Consider, then, the number of those turned out of the London Houses. We may arrive at an approximation of the number by the following considerations. There were 202 Houses, not counting Friaries, dissolved in 1538–1540.
They contained, in all, 3221 Monks and Canons. This gives an average of 16 Brethren to each House. Now there were in London some twenty Houses great and small—say from St. Peter’s, Westminster, to Jesus Commons. In the same proportion there would thus be 300 Monks and Canons. In the same proportion, also, there would be about a fourth of that number of Nuns. Now, these monks and nuns were not sent out into a cold world empty-handed. Not at all. They received pensions. The nuns of St. Helen’s, for instance, received pensions of £2:14:4 each. The chantry priests of the same place, whose stipends had been £6:13:4 and £7 respectively, obtained pensions of £5 each. We must, in fact, put aside altogether the generally received notion of the Dissolution as an Act which drove thousands of holy men and women out of their homes—abodes of piety and virtue—to starve. There was no starvation at all: the pensions though small were intended to be sufficient; we have therefore the fact that some 400 Religious of London were made to lay down the habit of their Profession and to go forth into the world on pensions large enough to maintain them. What became of them? Many of the older monks and nuns doubtless felt acutely the change of habit; the loss of the former life—its quiet, its self-centred interests, its community; some of the younger men, we cannot doubt, willingly turned themselves to secular pursuits; some lived quietly, keeping up privately, two or three together, some manner of religious life; some were concealed in the country and a few, perhaps, in town, and led the life of the Rule in a clandestine manner; some, again, the restraint of their vows being withdrawn, ran into excesses and fell into the mire; some haunted taverns, to the disgrace of their former calling. But of suffering or privation I cannot discover that there was much, if any, either for monks or nuns. It is pretended that the pensions were irregularly paid. The evidence seems to me insufficient; in regard to the nuns of St. Helen’s, we have positive evidence pointing in the opposite direction.

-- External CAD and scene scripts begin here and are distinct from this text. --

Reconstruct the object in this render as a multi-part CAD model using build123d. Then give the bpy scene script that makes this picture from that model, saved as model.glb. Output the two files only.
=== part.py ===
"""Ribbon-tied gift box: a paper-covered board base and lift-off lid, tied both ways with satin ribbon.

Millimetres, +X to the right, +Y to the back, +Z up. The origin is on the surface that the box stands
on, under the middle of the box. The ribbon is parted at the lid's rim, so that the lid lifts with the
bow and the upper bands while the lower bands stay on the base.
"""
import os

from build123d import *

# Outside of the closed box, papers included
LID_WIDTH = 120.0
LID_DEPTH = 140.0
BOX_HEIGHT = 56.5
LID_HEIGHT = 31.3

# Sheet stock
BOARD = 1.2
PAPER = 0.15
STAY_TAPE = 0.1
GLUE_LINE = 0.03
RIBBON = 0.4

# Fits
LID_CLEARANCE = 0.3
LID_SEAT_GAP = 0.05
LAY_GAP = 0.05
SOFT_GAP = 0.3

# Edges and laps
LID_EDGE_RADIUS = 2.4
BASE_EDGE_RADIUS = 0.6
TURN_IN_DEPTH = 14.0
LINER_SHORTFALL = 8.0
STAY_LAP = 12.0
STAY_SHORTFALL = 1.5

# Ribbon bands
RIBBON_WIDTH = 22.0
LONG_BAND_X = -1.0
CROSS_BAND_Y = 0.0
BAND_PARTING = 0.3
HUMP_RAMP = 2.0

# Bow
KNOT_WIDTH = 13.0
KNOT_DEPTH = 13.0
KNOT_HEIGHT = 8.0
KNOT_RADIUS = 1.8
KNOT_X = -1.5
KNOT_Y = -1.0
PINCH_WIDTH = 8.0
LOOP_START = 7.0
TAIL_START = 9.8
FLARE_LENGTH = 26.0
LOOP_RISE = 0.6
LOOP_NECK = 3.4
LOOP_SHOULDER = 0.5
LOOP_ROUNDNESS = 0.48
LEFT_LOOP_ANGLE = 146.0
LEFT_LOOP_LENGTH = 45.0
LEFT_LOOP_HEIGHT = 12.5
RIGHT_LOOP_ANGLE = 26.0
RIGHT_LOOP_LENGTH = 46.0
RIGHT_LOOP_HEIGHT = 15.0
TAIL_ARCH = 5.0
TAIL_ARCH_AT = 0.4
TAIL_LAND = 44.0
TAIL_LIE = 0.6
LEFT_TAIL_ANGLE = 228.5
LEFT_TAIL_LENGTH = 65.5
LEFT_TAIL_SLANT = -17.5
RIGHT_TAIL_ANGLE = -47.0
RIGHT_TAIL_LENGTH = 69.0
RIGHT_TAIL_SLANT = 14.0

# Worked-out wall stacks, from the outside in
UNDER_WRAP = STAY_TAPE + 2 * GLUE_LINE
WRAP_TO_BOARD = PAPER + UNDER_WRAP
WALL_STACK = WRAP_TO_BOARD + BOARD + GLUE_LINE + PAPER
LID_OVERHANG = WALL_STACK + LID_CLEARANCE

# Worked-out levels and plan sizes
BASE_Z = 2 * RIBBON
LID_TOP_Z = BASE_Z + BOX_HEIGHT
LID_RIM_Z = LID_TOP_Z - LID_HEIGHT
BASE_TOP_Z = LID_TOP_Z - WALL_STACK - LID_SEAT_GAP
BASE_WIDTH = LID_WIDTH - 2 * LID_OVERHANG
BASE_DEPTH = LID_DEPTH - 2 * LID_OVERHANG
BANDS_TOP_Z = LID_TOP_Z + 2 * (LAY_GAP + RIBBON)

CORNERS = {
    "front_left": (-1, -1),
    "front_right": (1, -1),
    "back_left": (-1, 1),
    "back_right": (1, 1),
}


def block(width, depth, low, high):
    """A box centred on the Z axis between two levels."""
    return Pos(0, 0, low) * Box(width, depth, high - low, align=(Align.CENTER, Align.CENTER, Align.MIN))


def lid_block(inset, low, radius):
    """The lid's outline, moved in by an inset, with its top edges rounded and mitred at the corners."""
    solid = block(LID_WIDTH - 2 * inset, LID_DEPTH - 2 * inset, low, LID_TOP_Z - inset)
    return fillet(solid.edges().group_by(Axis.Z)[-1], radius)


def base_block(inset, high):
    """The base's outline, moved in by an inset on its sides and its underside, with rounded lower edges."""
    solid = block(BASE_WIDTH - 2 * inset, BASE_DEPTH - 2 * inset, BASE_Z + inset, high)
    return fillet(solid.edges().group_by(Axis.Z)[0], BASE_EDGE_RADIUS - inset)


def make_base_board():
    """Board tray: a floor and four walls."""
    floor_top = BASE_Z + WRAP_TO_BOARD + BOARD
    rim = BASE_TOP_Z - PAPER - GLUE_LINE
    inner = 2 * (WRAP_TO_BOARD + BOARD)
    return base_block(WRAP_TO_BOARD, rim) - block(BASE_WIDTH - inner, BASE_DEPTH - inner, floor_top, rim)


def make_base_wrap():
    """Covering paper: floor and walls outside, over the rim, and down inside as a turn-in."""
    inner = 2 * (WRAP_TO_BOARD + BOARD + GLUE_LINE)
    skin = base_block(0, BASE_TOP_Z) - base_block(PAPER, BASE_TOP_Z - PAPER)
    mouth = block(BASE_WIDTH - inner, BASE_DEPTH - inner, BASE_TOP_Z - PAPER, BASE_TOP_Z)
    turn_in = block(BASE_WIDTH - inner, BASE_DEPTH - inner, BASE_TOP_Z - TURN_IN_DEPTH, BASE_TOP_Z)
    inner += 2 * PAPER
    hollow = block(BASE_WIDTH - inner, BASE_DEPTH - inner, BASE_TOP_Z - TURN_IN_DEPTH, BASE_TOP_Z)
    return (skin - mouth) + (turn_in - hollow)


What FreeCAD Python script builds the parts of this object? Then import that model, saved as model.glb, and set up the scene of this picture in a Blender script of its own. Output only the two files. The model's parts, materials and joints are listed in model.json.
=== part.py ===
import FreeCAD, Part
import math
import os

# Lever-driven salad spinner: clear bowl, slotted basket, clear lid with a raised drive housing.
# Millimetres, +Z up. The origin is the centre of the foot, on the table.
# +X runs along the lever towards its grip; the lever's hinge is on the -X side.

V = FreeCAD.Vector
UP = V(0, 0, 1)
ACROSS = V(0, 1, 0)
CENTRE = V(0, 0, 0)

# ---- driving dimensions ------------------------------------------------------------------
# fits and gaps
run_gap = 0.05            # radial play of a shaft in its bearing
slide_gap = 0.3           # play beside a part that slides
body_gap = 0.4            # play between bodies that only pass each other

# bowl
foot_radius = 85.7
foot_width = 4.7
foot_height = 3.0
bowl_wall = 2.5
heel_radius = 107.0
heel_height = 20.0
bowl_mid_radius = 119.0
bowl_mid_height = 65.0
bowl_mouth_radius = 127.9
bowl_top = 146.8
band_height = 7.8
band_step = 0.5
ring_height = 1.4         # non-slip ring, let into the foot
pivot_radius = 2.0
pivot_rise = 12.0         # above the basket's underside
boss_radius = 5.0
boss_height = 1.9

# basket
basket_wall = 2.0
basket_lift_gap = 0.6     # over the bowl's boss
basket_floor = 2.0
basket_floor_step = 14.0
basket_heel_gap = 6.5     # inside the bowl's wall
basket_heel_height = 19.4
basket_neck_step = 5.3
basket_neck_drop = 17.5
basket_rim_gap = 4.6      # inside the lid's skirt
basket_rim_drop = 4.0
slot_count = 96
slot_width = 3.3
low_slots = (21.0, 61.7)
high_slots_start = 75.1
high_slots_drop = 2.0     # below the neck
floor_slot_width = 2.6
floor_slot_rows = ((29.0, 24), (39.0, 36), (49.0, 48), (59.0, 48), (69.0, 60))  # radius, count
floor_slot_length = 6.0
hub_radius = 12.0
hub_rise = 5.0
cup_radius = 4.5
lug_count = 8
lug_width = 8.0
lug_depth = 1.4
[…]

The greatest sufferers were, as we have seen, the friars. For them there was no pity; for them there were no pensions; no one believed in them any longer; their day was done. There appeared, a short time ago, a book written by one who had been for twelve years a friar: he came out of the House; he laid down his frock and renounced his vows; and he wrote a book in which he described the life of his late brethren. It is not an exaggerated or an ill-natured book; it is simply a plain statement of the manner of life led by the friars of these days. Looking through its pages one begins unconsciously to consider the friars of the early sixteenth century—the friars in their last days—by the light of this revelation. Now the modern friar is a man of some education and some culture. Take away his education and his culture in order to get at the friar of the Tudor time. Place him in a time much rougher and coarser in manners; give him nothing to do: no work either of mental or physical kind; and to the general futility and unreality of life in a modern friary add the temptations, almost irresistible to the uneducated mind of the ordinary friar, of the world around him. In this way one may succeed, perhaps, in understanding the reasons for the unpopularity of the friars.